Download AI Foundry Local for your platform from the releases page.

Install the package by following the on-screen prompts. After installation, access the tool via command line with foundry.


## 4. Running Your First Model
- Open a command prompt or terminal window.
- Run a model using the following command:
- foundry model run deepseek-r1-1.5b-cpu

This command will:

- Download the model to your local disk
- Load the model into your device
- Start a chat interface

💡 TIP: Replace deepseek-r1-1.5b-cpu with any model from the catalog. Use foundry model list to see available models.

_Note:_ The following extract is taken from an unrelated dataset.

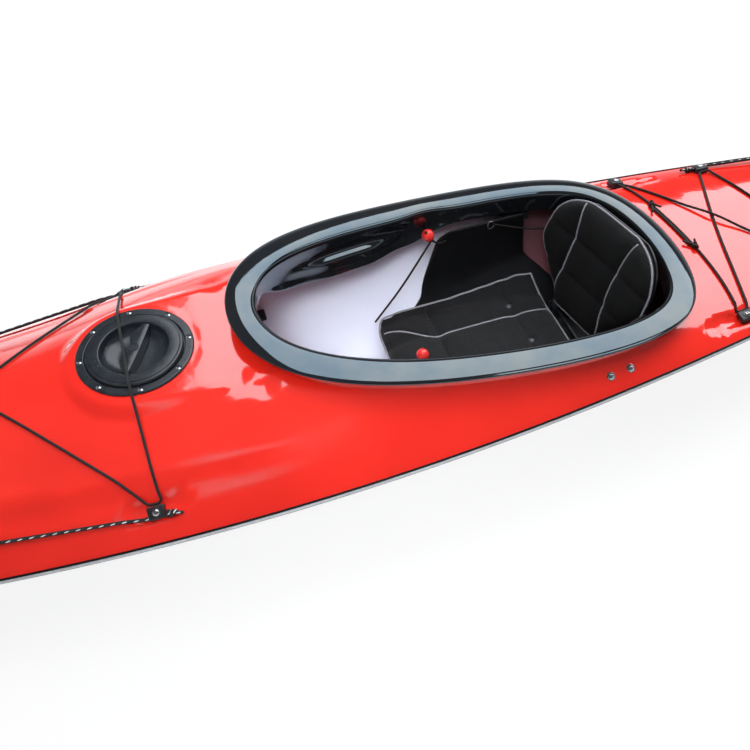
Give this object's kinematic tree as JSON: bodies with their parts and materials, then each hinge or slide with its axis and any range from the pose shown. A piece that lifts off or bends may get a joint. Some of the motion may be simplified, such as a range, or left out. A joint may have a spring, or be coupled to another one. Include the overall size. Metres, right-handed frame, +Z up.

## 5. Explore Foundry Local CLI commands
The foundry CLI is structured into several categories:

- Model: Commands related to managing and running models
- Service: Commands for managing the AI Foundry Local service
- Cache: Commands for managing the local cache where models are stored
- To see all available commands, use the help option: `foundry --help`

## 6. Try Your Own Questions

You can now use the `client` object to send any prompt to your local model. Try with your own multiple-choice questions or other tasks supported by your model.


## 7. Next Steps

- Explore more advanced prompt engineering and system instructions
- Benchmark your model's performance locally
- Integrate the local Foundry server into your applications
- For more details, see the [Foundry Local documentation](https://github.com/microsoft/Foundry-Local/tree/main/docs)


**Congratulations!** You have successfully run local inference with your optimized model using Azure Foundry Local.